Objective: Going through the material below, please gather all lines with the word "scene" in them.

┏━━

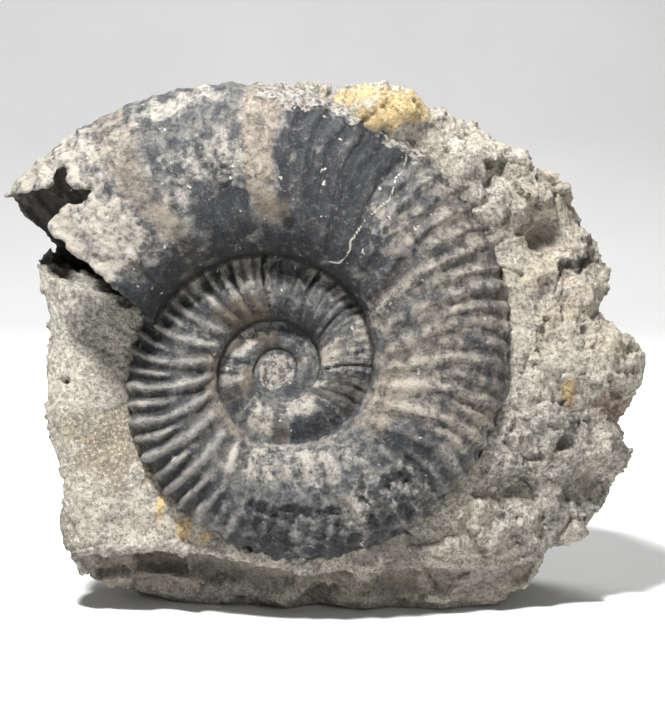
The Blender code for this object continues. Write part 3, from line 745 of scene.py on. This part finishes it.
colour = layered(slate, [
    # The shell's dark zones, partly painted shade on the inner wall of the last turn at the top
    (dark_and_wall_shade_mask * 0.92, NEAR_BLACK),
    (crest_mask * 0.75, CREST_GREY),
    (streaks.steep(0.50, 0.72) * 0.30, STREAK_BLUE),
    (worn_mask * 0.95, WORN_CREAM),
    (tan_mask * 0.60, WEATHERED_TAN),
    (brown_mask * 0.70, OLIVE_BROWN),
    # Painted shade in the furrows between ribs, the ring scar and the halt grooves
    (mask(place, "painted_groove_shade") * 0.92, GROOVE_SHADE_BLACK),
    ((1 - grain.steep(0.34, 0.48)) * (0.65 - worn_mask * 0.30), GRAIN_BLACK),
    (grain.steep(0.55, 0.68) * (0.22 + worn_mask * 0.3), GRAIN_PALE),
    (sand.steep(0.56, 0.70) * (0.14 + worn_mask * 0.30), SAND_PALE),
    # Painted shade in the hollow of the chamber and on the shell behind the coil's plane
    (mask(place, "inside") * 0.85, CHAMBER_PAINTED_SHADE),
    # The seams' own dark line, with painted shade on the seams and the inner wall above the middle
    (seam_and_painted_shade_mask * 0.85, SEAM_AND_SHADE_BLACK),
    (white_flecks * 0.7, FLECK_WHITE),
    (vein_mask, CALCITE),
    (stone_mask, granular),
])
roughness = 0.42 + worn_mask * 0.30 + stone_mask * 0.2 - dark_and_wall_shade_mask * 0.04
shell_stone.node_tree.nodes["Principled BSDF"].inputs["Specular IOR Level"].default_value = SHELL_SHEEN
finish_material(
    shell_stone, place, colour, roughness.clamped(),
    [(streaks, 0.0006, 0.5), (cloud, 0.0016, 0.4), (grain, 0.0017, 1.0), (sand, 0.0006, 1.0)],
)
ammonite.data.materials.clear()
ammonite.data.materials.append(shell_stone)
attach(ammonite, "root")
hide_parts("ammonite")


# The block of stone
# Sandy, fossil-bearing limestone, broken on every side. It is smooth and low at the left, rough on the
# right, laps over the shell at the top, and has a bench along the foot. Yellow-brown lumps are fused in.
BLOCK_FACE_SIZE = 0.00130
MERGE_WITHIN = 0.00001
SOCKET_RADIUS = 0.070
BACK_HEIGHT = -0.040
block = bpy.data.objects.new("limestone_block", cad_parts["matrix"].data.copy())
bpy.context.scene.collection.objects.link(block)
work_on(block)
bpy.ops.object.mode_set(mode="EDIT")
bpy.ops.mesh.select_all(action="SELECT")
bpy.ops.mesh.remove_doubles(threshold=MERGE_WITHIN)
bpy.ops.object.mode_set(mode="OBJECT")
even_mesh(block, BLOCK_FACE_SIZE)
apply_modifier(block, "SMOOTH", factor=0.5, iterations=5)
block.data.transform(WORLD_TO_FACE)
here = positions(block)
out_of_sight = (np.hypot(here[:, 0], here[:, 1]) < SOCKET_RADIUS) | (here[:, 2] < BACK_HEIGHT)
toward_back = 1 - smooth_step(-0.030, -0.010, here[:, 2])
lighten(block, MOST_TRIANGLES, np.where(out_of_sight, 1.0, 0.35 * toward_back))

on_plane = positions(block)
outward = directions(block)
block_x, block_y = photo_pixels(on_plane)
facing = smooth_step(0.1, 0.5, outward[:, 2])


def chips(points, size, seed):
    """Flat facets, each tilted its own way like broken stone, from about -1 to 1."""
    shift = Vector((seed * 1.1, seed * 2.7, seed * 0.9))
    middle = Vector((0.5, 0.5, 0.5))
    heights = np.empty(len(points))
    for number, point in enumerate(points):
        scaled = Vector(point) / size + shift
        nearest = noise.voronoi(scaled)[1][0]
        heights[number] = 2 * (scaled - nearest).dot(noise.cell_vector(nearest) - middle)
    return heights


# Broken facets by height, size and seed, coarse on the right and nearly flat at the lower left
CHIPS = [(0.0040, 0.021, 3), (0.0019, 0.0085, 5), (0.0008, 0.0045, 8)]
smooth_left = band(block_x, 20, 165, 14) * band(block_y, 250, 548, 8) * facing
rough = 1 - 0.80 * smooth_left
broken = sum(height * chips(on_plane, size, seed) for height, size, seed in CHIPS)
broken += 0.0013 * lumps(on_plane * np.array([0.7, 1, 1]), 0.030, 51, 2)
block_lift = rough * broken + 0.00040 * lumps(on_plane, 0.0032, 53, 2)

# The bench along the foot: its edge, the hollow under it, and the layers of rock below
LEDGE_PX = [(60, 560), (110, 556), (165, 550), (200, 556), (240, 562), (300, 575), (400, 575), (540, 562)]
LEDGE_DEPTH = [(60, 0.003), (120, 0.0050), (210, 0.0065), (260, 0.004), (330, 0.0025), (540, 0.002)]
LAYER_STEP_PX = 17
stone_fleck = lumps(on_plane, 0.009, 67, 3)
under = block_y - read_list(LEDGE_PX, block_x) + 3 * stone_fleck
hollow = band(under, 1, 22, 4) * facing * read_list(LEDGE_DEPTH, block_x)
block_lift -= hollow
block_lift += 0.0018 * band(under, -9, -1, 2) * facing * band(block_x, 50, 300, 20)
layer_turn = 2 * math.pi * (under + 10 * lumps(on_plane, 0.030, 71, 2)) / LAYER_STEP_PX
block_lift += 0.0011 * (np.abs(np.sin(layer_turn / 2)) - 0.5) * smooth_step(2, 14, under) * facing

# Pits, hollows, knobs and the yellow lumps: a pixel, its reach in pixels, height
STONE_SPOTS = [
    (65, 382, 4, -0.0040), (565, 443, 6, -0.0050), (545, 240, 22, -0.0035), (598, 262, 14, -0.0030),
    (590, 485, 22, -0.0035), (512, 492, 16, -0.0025), (396, 106, 22, 0.0030), (380, 100, 10, 0.0015),
    (412, 112, 9, 0.0018), (350, 98, 14, 0.0016), (184, 527, 8, 0.0016), (206, 537, 6, 0.0014),
    (160, 508, 6, 0.0012), (437, 130, 10, -0.0020), (100, 505, 22, 0.0010), (575, 300, 16, 0.0020),
    (556, 330, 12, -0.0020), (610, 350, 20, 0.0018), (530, 205, 14, 0.0022), (548, 175, 14, -0.0018),
    (480, 160, 18, 0.0018), (540, 420, 14, 0.0020), (570, 470, 12, 0.0022), (470, 545, 24, 0.0016),
    (400, 560, 24, -0.0012), (300, 560, 20, 0.0012), (505, 440, 16, 0.0016), (590, 395, 10, -0.0016),
]
for across, down, reach, height in STONE_SPOTS:
    block_lift += height * spot(across, down, reach, block_x, block_y) * facing * (1 + 0.5 * stone_fleck)


def to_world(points):
    """Points on the coil's plane as points of the scene."""
    return points @ np.array(FACE_TO_WORLD)[:3, :3].T + np.array(COIL_CENTRE)


# Flat on the ground, and calm beside the shell
block_lift *= smooth_step(0.0002, 0.004, to_world(on_plane)[:, 2])
shell_in_plane = ammonite.data.copy()
shell_in_plane.transform(WORLD_TO_FACE)
shell_tree = BVHTree.FromPolygons(
    [point.co.copy() for point in shell_in_plane.vertices],
    [tuple(face.vertices) for face in shell_in_plane.polygons],
)
bpy.data.meshes.remove(shell_in_plane)
CALM_REACH = 0.012
LEAST_RELIEF = 0.25
CALM_BESIDE_SHELL = 0.75
TOUCHING = 0.000001
GAP_REACH = 0.0050
CLOSED_GAP = 0.0026
TUCKED_IN = 0.0012
calm = np.ones(len(on_plane))
for number, point in enumerate(on_plane):
    hit = shell_tree.find_nearest(Vector(point), CALM_REACH)
    if hit[0] is not None:
        calm[number] = LEAST_RELIEF + (1 - LEAST_RELIEF) * hit[3] / CALM_REACH
moved = on_plane + outward * (block_lift * calm)[:, None]

# The stone closes on the shell all round its rim, a little way in, so that no gap shows
for number in np.flatnonzero(calm < CALM_BESIDE_SHELL):
    point = Vector(moved[number])
    hit = shell_tree.find_nearest(point, GAP_REACH)
    if hit[0] is not None and hit[3] > TOUCHING and (point - hit[0]).dot(hit[1]) > 0:
        pull = 1 - float(smooth_step(CLOSED_GAP, GAP_REACH, np.array(hit[3])))
        moved[number] += np.array((hit[0] - point) * ((hit[3] + TUCKED_IN * pull) / hit[3] * pull))
world_points = to_world(moved)
world_points[:, 2] = np.maximum(world_points[:, 2], 0.0)
cad_low, cad_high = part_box("matrix")
move_points(block, np.clip(world_points, np.array(cad_low), np.array(cad_high)))

# Stains, oval with ragged edges: a pixel across and down, two reaches in pixels, amount
OCHRE_STAINS = [
    (397, 108, 34, 20, 1.0), (350, 96, 32, 9, 0.7), (568, 394, 8, 18, 0.8), (184, 527, 10, 14, 0.9),
    (160, 508, 6, 20, 0.8), (206, 537, 8, 8, 0.9), (137, 430, 5, 18, 0.6), (146, 472, 6, 24, 0.6),
    (595, 350, 34, 24, 0.35), (545, 195, 34, 24, 0.35), (175, 492, 16, 6, 0.4), (70, 440, 24, 18, 0.35),
    (480, 540, 40, 14, 0.25), (515, 590, 24, 10, 0.4),
]
RUST_STAINS = [
    (618, 408, 24, 20, 0.8), (570, 402, 7, 10, 0.7), (168, 562, 34, 9, 0.9), (560, 300, 14, 10, 0.4),
]
FILM_STAINS = [(110, 452, 52, 46, 0.9), (100, 420, 45, 14, 0.8)]
stain_noise = lumps(on_plane, 0.010, 61, 4)


def stains(entries):
    """How stained every point is by the strongest of these."""
    total = np.zeros(len(on_plane))
    for across, down, reach_x, reach_y, amount in entries:
        apart = np.hypot((block_x - across) / reach_x, (block_y - down) / reach_y)
        covered = 1 - smooth_step(0.4, 1.4, apart + 0.6 * stain_noise)
        total = np.maximum(total, amount * covered * (facing > 0))
    return total


upper_right = smooth_step(430, 560, block_x) * (1 - smooth_step(300, 420, block_y))
block_masks = {
    "ochre": stains(OCHRE_STAINS),
    "rust": stains(RUST_STAINS),
    "film": stains(FILM_STAINS),
    "beige": upper_right * (0.7 + 0.5 * stain_noise),
    # Painted shade in pits and hollows, darker the deeper they go
    "painted_hollow_shade": smooth_step(0.0006, 0.0045, -block_lift + 0.6 * hollow),
    # Painted shade under the edge of the bench
    "shade": band(under, 0, 40, 4) * facing,
    "smooth": smooth_left,
}
for name, values in block_masks.items():
    keep_mask(block, name, values)
block.data.shade_smooth()

STONE_GREY = (0.222, 0.209, 0.180)
STONE_PALE = (0.410, 0.374, 0.304)
COARSE_PALE = (0.560, 0.520, 0.440)
COARSE_DARK = (0.075, 0.067, 0.055)
FINE_PALE = (0.640, 0.610, 0.545)
FINE_DARK = (0.060, 0.054, 0.046)
BEIGE = (0.500, 0.415, 0.300)
BROWN_FILM = (0.190, 0.150, 0.085)
OCHRE = (0.550, 0.385, 0.150)
RUST = (0.220, 0.110, 0.065)
HOLLOW_SHADE_GREY = (0.110, 0.100, 0.084)
BENCH_PAINTED_SHADE = (0.110, 0.092, 0.070)

limestone, place = start_material("sandy_limestone")
cloud = speckle(place, 28.0, 6.0, 0.6)
coarse_grain = speckle(place, 220.0, 6.0, 0.75)
grain = speckle(place, 600.0, 4.0, 0.75)
sand = speckle(place, 1500.0, 2.0, 0.7)
beige_mask = (mask(place, "beige") + (cloud - 0.5) * 1.2).steep(0.2, 1.0)
film_mask = (mask(place, "film") + (coarse_grain - 0.5) * 0.6).steep(0.3, 0.9)
ochre_mask = (mask(place, "ochre") + (coarse_grain - 0.5) * 0.8).steep(0.25, 0.85)
rust_mask = (mask(place, "rust") + (coarse_grain - 0.5) * 0.8).steep(0.30, 0.85)
colour = layered(place.mixed(cloud.steep(0.35, 0.65), STONE_GREY, STONE_PALE), [
    (coarse_grain.steep(0.42, 0.68) * 0.8, COARSE_PALE),
    (beige_mask * 0.65, BEIGE),
    (film_mask * 0.65, BROWN_FILM),
    (ochre_mask * 0.85, OCHRE),
    (rust_mask * 0.6, RUST),
    (grain.steep(0.52, 0.64) * 0.60, FINE_PALE),
    ((1 - grain.steep(0.36, 0.50)) * 0.68, FINE_DARK),
    ((1 - coarse_grain.steep(0.32, 0.47)) * 0.60, COARSE_DARK),
    # Painted shade in pits and hollows
    (mask(place, "painted_hollow_shade") * 0.55, HOLLOW_SHADE_GREY),
    # Painted shade under the edge of the bench
    (mask(place, "shade") * 0.25, BENCH_PAINTED_SHADE),
])
roughness = 0.86 + (grain - 0.5) * 0.2
coarse_relief = coarse_grain * (1 - mask(place, "smooth") * 0.6)
finish_material(
    limestone, place, colour, roughness.clamped(),
    [(cloud, 0.003, 0.4), (coarse_relief, 0.0024, 0.8), (grain, 0.0014, 1.0), (sand, 0.0006, 1.0)],
)
block.data.materials.clear()
block.data.materials.append(limestone)
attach(block, "root")
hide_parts("matrix")


# The floor and the light
# A plain pale sweep of paper, a small soft light high at the front left, a broad weak one at the right,
# one above from behind, and a little light from all round. None of it is part of the object.
FLOOR_SIZE = (9, 6, 1)
FLOOR_CENTRE = (0, -2.1, 0)
SWEEP_BEHIND = 0.8
SWEEP_STEPS = [(0, 0.5, 0.15), (0, 0.3, 0.6), (0, 0.05, 2.0)]
PAPER_SHADES = [(0.70, 0.70, 0.69), (0.73, 0.73, 0.72)]
WORLD_LIGHT = 0.12

deselect_all()
bpy.ops.mesh.primitive_plane_add(size=1, location=(0, 0, 0))
floor = bpy.context.object
floor.name = "paper_sweep"
floor.scale = FLOOR_SIZE
floor.location = FLOOR_CENTRE
bpy.ops.object.transform_apply(location=True, rotation=False, scale=True)
bpy.ops.object.mode_set(mode="EDIT")
bpy.ops.mesh.select_all(action="DESELECT")
bpy.ops.object.mode_set(mode="OBJECT")
for edge in floor.data.edges:
    edge.select = all(floor.data.vertices[number].co.y > SWEEP_BEHIND for number in edge.vertices)
bpy.ops.object.mode_set(mode="EDIT")
for step in SWEEP_STEPS:
    bpy.ops.mesh.extrude_region_move(TRANSFORM_OT_translate={"value": step})
bpy.ops.object.mode_set(mode="OBJECT")
floor.data.shade_smooth()
paper, place = start_material("pale_paper")
tint = place.mixed(speckle(place, 4.0).steep(0.3, 0.7), *PAPER_SHADES)
paper_shader = paper.node_tree.nodes["Principled BSDF"]
paper.node_tree.links.new(tint.socket, paper_shader.inputs["Base Color"])
paper_shader.inputs["Roughness"].default_value = 0.9
floor.data.materials.append(paper)


def soft_light(name, place, aim, width, power):
    bpy.ops.object.light_add(type="AREA", location=place)
    light = bpy.context.object
    light.name = name
    light.data.shape = "RECTANGLE"
    light.data.size = width
    light.data.size_y = width * 0.6
    light.data.energy = power
    light.rotation_euler = (Vector(aim) - Vector(place)).to_track_quat("-Z", "Y").to_euler()


soft_light("key", (-0.24, -0.50, 1.15), (0, 0, 0.12), 0.18, 40)
soft_light("fill", (0.9, -1.1, 0.55), (0, 0, 0.12), 0.8, 2.5)
soft_light("top", (0.1, 0.35, 1.1), (0, 0, 0.15), 0.6, 8)
world = bpy.data.worlds.new("studio")
bpy.context.scene.world = world
world.use_nodes = True
sky = world.node_tree.nodes["Background"]
sky.inputs["Color"].default_value = (0.9, 0.93, 1.0, 1)
sky.inputs["Strength"].default_value = WORLD_LIGHT
bpy.context.scene.view_settings.view_transform = "Standard"

bpy.context.view_layer.update()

┗━━

Response to this exercise:
The Blender code for this object continues. Write part 3, from line 745 of scene.py on. This part finishes it.
bpy.context.scene.collection.objects.link(block)
    """Points on the coil's plane as points of the scene."""
bpy.context.scene.world = world
bpy.context.scene.view_settings.view_transform = "Standard"